**YOUR OBJECTIVE:** Restate the span of lines that starts with the line containing "# Lock nut: a" and ends with the line containing "obj.data.transform(world)", word for word, including both, with nothing else.

***

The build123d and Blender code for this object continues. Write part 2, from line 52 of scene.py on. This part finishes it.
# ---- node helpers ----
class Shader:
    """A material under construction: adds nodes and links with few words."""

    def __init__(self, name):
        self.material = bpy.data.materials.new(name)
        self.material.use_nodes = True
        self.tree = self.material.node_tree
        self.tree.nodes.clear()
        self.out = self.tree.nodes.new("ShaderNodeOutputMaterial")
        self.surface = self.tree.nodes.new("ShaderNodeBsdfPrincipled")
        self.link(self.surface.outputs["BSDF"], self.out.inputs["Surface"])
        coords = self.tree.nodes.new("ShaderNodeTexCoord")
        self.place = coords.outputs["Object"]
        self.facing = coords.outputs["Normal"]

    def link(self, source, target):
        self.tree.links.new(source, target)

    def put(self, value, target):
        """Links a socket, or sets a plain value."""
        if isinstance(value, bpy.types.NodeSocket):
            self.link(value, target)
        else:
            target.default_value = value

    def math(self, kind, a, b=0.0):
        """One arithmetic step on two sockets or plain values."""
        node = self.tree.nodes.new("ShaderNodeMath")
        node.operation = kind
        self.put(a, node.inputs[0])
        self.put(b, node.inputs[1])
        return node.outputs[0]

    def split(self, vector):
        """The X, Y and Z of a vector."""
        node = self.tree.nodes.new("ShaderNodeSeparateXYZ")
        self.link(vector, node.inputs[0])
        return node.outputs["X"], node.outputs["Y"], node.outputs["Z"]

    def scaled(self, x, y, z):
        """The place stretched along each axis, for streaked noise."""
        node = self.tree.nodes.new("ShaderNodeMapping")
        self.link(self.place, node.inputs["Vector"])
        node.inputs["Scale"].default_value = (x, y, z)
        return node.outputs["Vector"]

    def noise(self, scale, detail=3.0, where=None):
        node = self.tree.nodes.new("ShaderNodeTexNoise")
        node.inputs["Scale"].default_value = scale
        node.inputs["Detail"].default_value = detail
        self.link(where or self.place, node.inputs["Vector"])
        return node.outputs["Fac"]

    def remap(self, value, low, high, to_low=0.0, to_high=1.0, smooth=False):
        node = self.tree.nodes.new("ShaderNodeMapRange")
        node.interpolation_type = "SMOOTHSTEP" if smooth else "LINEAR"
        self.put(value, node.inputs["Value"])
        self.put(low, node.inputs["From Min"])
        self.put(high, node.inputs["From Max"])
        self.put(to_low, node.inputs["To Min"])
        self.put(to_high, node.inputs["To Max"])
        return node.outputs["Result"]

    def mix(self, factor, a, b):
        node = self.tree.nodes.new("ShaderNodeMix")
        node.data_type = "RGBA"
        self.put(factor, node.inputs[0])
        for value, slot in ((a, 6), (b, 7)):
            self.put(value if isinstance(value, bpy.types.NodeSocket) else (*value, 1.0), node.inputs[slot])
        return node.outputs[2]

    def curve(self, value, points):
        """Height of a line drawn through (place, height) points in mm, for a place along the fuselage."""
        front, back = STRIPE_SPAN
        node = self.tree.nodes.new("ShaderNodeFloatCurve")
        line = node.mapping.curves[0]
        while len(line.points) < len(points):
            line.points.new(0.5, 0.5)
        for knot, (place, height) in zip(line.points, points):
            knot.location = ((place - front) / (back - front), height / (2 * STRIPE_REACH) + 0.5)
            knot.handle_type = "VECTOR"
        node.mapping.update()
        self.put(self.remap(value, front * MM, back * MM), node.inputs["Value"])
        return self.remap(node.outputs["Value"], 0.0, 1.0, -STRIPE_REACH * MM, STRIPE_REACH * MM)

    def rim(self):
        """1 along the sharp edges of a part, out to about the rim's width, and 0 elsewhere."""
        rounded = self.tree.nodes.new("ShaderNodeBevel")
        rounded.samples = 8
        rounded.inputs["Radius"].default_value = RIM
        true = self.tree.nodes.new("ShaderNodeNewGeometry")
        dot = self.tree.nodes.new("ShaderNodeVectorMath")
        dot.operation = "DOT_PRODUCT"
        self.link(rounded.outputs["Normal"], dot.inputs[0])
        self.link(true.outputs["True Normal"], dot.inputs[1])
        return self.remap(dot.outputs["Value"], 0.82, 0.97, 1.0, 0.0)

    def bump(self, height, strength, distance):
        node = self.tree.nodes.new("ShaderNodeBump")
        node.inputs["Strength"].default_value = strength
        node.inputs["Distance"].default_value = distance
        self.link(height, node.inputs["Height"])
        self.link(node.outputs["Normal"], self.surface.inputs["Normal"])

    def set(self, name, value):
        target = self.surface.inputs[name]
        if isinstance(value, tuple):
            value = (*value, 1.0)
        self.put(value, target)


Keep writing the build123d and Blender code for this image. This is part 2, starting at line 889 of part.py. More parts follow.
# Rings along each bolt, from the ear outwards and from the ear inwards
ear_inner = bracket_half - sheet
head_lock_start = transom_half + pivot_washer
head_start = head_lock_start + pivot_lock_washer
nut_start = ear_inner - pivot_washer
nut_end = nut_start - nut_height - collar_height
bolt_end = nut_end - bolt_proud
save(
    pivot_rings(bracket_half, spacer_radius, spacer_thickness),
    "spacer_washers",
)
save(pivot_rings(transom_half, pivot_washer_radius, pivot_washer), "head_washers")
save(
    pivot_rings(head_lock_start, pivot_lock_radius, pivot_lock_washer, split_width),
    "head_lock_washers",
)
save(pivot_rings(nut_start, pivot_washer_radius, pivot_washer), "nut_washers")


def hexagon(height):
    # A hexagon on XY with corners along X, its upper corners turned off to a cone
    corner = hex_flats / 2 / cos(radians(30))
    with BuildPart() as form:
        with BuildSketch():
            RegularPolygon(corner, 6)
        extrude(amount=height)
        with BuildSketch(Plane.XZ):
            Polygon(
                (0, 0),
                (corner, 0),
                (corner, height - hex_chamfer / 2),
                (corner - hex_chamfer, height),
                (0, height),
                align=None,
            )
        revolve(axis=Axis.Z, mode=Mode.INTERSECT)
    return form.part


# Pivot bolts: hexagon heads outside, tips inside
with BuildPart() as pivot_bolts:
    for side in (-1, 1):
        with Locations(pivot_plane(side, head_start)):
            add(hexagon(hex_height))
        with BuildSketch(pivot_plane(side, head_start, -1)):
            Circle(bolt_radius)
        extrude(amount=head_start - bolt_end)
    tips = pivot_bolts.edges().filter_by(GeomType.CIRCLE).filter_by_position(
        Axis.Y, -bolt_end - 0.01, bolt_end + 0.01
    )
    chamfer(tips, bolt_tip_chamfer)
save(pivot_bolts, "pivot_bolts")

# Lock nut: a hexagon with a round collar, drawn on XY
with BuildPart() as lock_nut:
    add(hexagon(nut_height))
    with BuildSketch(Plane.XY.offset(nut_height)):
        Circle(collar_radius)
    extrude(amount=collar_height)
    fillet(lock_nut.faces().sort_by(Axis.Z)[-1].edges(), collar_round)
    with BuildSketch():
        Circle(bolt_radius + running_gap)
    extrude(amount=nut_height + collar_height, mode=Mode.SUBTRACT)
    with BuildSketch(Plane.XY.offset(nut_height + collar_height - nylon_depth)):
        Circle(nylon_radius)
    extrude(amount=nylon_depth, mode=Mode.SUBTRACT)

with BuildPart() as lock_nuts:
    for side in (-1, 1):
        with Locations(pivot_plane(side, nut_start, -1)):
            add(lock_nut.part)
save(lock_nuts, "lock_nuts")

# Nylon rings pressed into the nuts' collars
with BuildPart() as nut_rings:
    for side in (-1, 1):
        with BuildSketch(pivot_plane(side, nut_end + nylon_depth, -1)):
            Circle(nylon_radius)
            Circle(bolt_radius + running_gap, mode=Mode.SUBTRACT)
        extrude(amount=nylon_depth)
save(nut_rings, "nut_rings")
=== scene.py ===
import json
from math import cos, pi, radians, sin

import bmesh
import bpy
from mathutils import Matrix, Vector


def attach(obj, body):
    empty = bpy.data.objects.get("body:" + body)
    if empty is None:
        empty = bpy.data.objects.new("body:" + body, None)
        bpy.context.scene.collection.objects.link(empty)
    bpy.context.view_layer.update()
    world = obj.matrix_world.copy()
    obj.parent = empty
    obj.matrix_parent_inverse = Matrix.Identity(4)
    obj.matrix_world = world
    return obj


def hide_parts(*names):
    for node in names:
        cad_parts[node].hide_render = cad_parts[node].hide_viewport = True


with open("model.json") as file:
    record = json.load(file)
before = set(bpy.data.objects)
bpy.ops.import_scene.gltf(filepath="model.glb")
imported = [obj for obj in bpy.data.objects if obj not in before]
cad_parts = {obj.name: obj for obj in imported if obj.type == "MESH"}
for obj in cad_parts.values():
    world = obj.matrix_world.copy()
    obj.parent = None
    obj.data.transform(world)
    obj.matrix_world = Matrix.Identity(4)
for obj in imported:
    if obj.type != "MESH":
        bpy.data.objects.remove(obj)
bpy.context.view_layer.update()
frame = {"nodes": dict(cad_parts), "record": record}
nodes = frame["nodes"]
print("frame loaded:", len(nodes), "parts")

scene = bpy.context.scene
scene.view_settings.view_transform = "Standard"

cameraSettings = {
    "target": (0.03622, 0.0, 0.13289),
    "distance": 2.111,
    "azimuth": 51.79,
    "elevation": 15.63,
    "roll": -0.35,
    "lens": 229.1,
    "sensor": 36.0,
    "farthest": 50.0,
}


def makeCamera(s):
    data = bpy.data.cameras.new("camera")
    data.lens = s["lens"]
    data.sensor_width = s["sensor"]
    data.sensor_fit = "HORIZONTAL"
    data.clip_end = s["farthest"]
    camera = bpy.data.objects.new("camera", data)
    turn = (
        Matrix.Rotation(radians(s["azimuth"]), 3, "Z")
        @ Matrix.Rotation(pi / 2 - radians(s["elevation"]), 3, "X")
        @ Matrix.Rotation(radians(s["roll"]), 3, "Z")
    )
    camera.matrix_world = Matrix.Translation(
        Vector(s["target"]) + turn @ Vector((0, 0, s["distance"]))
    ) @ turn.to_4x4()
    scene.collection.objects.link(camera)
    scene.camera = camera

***

**EXPECTED OUTPUT:**
# Lock nut: a hexagon with a round collar, drawn on XY
with BuildPart() as lock_nut:
    add(hexagon(nut_height))
    with BuildSketch(Plane.XY.offset(nut_height)):
        Circle(collar_radius)
    extrude(amount=collar_height)
    fillet(lock_nut.faces().sort_by(Axis.Z)[-1].edges(), collar_round)
    with BuildSketch():
        Circle(bolt_radius + running_gap)
    extrude(amount=nut_height + collar_height, mode=Mode.SUBTRACT)
    with BuildSketch(Plane.XY.offset(nut_height + collar_height - nylon_depth)):
        Circle(nylon_radius)
    extrude(amount=nylon_depth, mode=Mode.SUBTRACT)

with BuildPart() as lock_nuts:
    for side in (-1, 1):
        with Locations(pivot_plane(side, nut_start, -1)):
            add(lock_nut.part)
save(lock_nuts, "lock_nuts")

# Nylon rings pressed into the nuts' collars
with BuildPart() as nut_rings:
    for side in (-1, 1):
        with BuildSketch(pivot_plane(side, nut_end + nylon_depth, -1)):
            Circle(nylon_radius)
            Circle(bolt_radius + running_gap, mode=Mode.SUBTRACT)
        extrude(amount=nylon_depth)
save(nut_rings, "nut_rings")
=== scene.py ===
import json
from math import cos, pi, radians, sin

import bmesh
import bpy
from mathutils import Matrix, Vector


def attach(obj, body):
    empty = bpy.data.objects.get("body:" + body)
    if empty is None:
        empty = bpy.data.objects.new("body:" + body, None)
        bpy.context.scene.collection.objects.link(empty)
    bpy.context.view_layer.update()
    world = obj.matrix_world.copy()
    obj.parent = empty
    obj.matrix_parent_inverse = Matrix.Identity(4)
    obj.matrix_world = world
    return obj


def hide_parts(*names):
    for node in names:
        cad_parts[node].hide_render = cad_parts[node].hide_viewport = True


with open("model.json") as file:
    record = json.load(file)
before = set(bpy.data.objects)
bpy.ops.import_scene.gltf(filepath="model.glb")
imported = [obj for obj in bpy.data.objects if obj not in before]
cad_parts = {obj.name: obj for obj in imported if obj.type == "MESH"}
for obj in cad_parts.values():
    world = obj.matrix_world.copy()
    obj.parent = None
    obj.data.transform(world)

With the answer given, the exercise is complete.